Fox Family Lawyers
Cynthia Moseley Fox
Attorney at Law
7751 Carondelet Avenue,
Suite 700
Clayton, Missouri 63105
(St. Louis)
314.727.4880

Pre-Nuptial Agreements Can Be Invalidated In Various Ways

Last week’s column dealt with pre-nuptial agreements as a way to determine before the marriage what will happen should the marriage end in divorce. Typically, these agreements cover issues such as how the marital property would be divided up, what happens to any separate property brought into the marriage, and whether either party will be obligated to provide maintenance (i.e. alimony) to the other.

 

However, a pre-nuptial agreement can also be used to insure that someone’s property is passed along to their children, rather than to their spouse, in the event of their death. This comes into play when someone marries who already has children. If that person dies without a will, the surviving husband/wife is entitled under Missouri probate law to 50% of their deceased partner’s property, and 50% goes to any children born of the deceased spouse.

 

Most people think that their will can direct their property to their children…the ones they brought into the marriage. What they don’t know is that the will can be challenged after their death by their spouse. As a result, the best way to insure that your children receive what you intend them to have is via a pre-nuptial agreement with your husband or wife.

 

By the way, if you are already married and reading this but don’t have a pre-nuptial agreement, don’t despair. Although much less common, post-nuptial agreements are legal in Missouri and can have the same force of law if entered into “freely, fairly, knowingly, understandingly, and in good faith and with full disclosure”, which is the basis in Missouri for determining if a pre-nuptial (or post-nuptial) agreement is valid.

 

If in reading this you have concluded that these agreements provide a high degree of certainty about how a marriage will be dissolved, I must disabuse you of that notion.
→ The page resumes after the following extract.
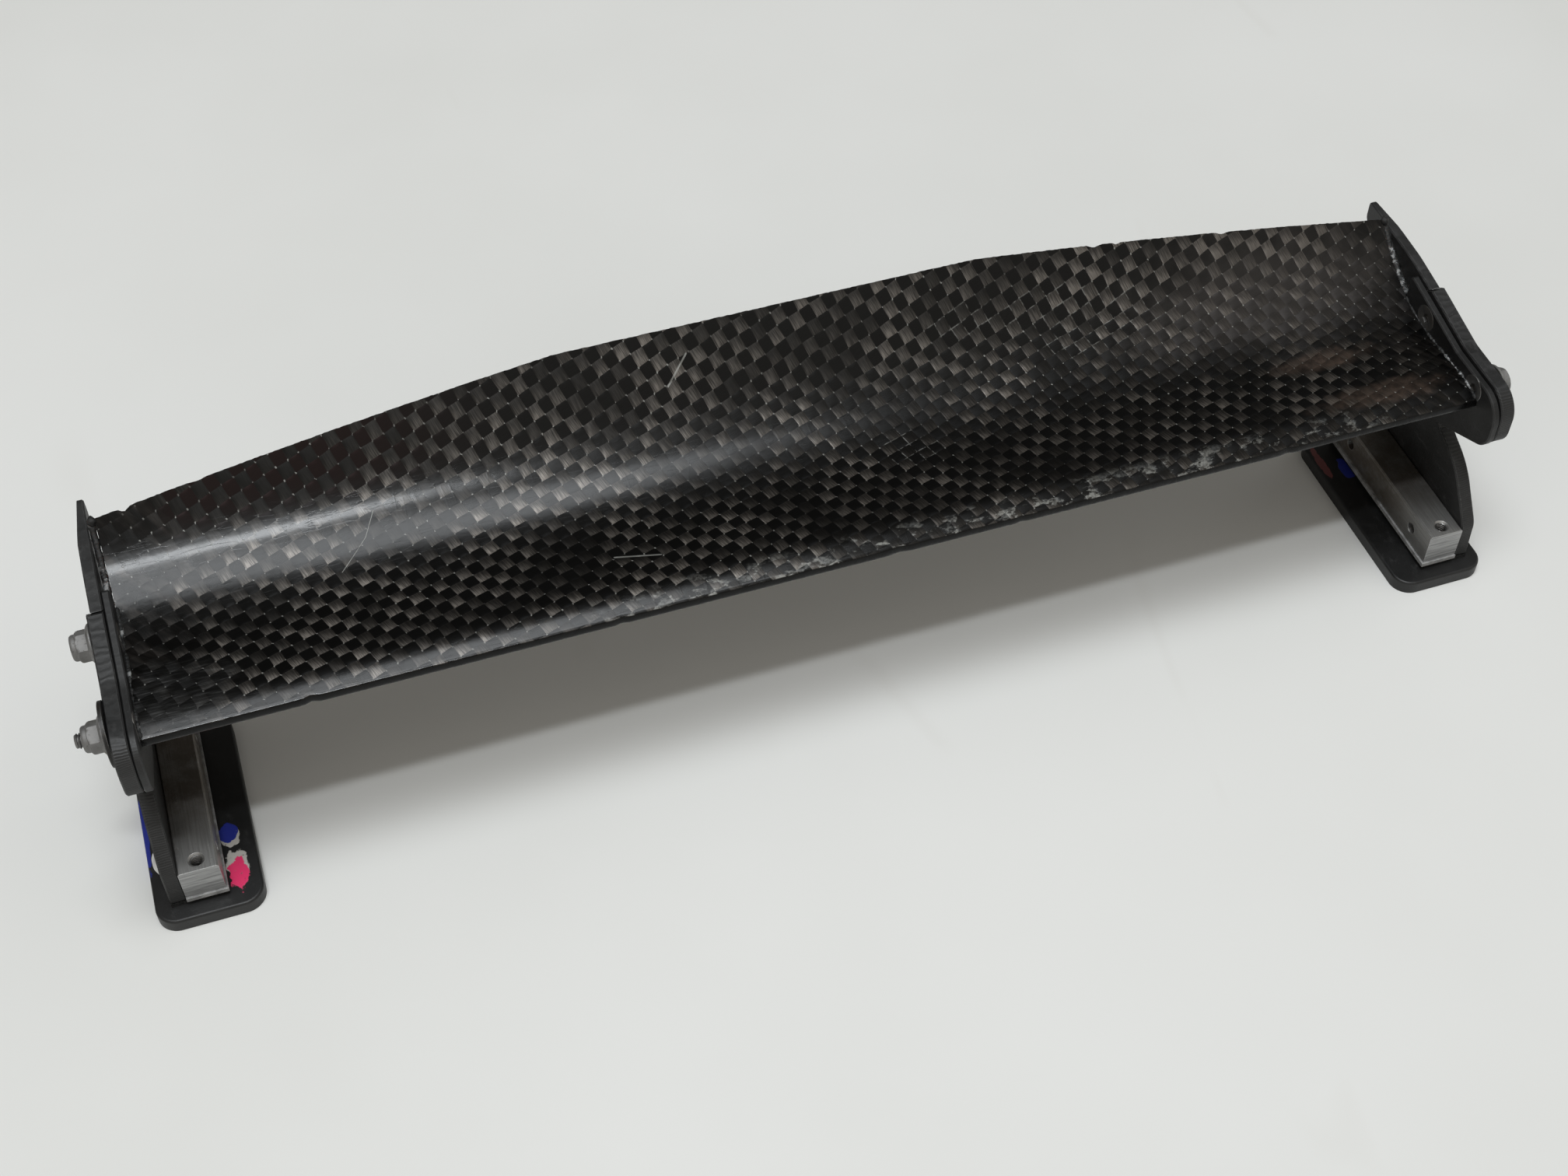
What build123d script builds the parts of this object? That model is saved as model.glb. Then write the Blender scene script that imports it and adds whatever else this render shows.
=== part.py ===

These agreements are often contested at the divorce trial because one of the parties no longer likes the outcome. And, any competent attorney should advise their client that there is no guarantee that the pre-nuptial will be found to be valid, that it will be interpreted in the way one or both of the parties intended, or that it will even be enforced.

 

Having said all that, what can a couple do to increase the chances that their agreement will be upheld? First, each should be represented by separate counsel. This will help assure the court that the agreement was entered into “knowingly, understandingly”. Second, the court is typically suspicious of agreements that are negotiated and/or signed immediately prior to the marriage because this can be considered coercive.

 

Both parties must fully disclose their income, assets and debts. The easiest and best way to attack these agreements if it is found that one or both parties failed to disclose a material portion of their financial situation. Further, the agreement cannot be found to be unconscionable—that is, manifestly unfair to one of the parties. For example, in McMullin v McMullin, 1996, the court invalidated the pre-nuptial agreement as unconscionable because it kept the wife from sharing in any of the marital property.

 

Even though there are various criteria for determining the validity of these agreements, the court will not save you from your own stupidity. There are numerous cases in Missouri where one spouse has waived his/her rights despite the strenuous objections of the family, friends and their attorney. In Lippic v Lippic, 2003 and Darr v Darr, 1997, the court upheld pre-nuptial agreements in which the wife waived rights to alimony, and even some marital property because the wife had signed the agreement despite being advised by multiple attorneys not to do.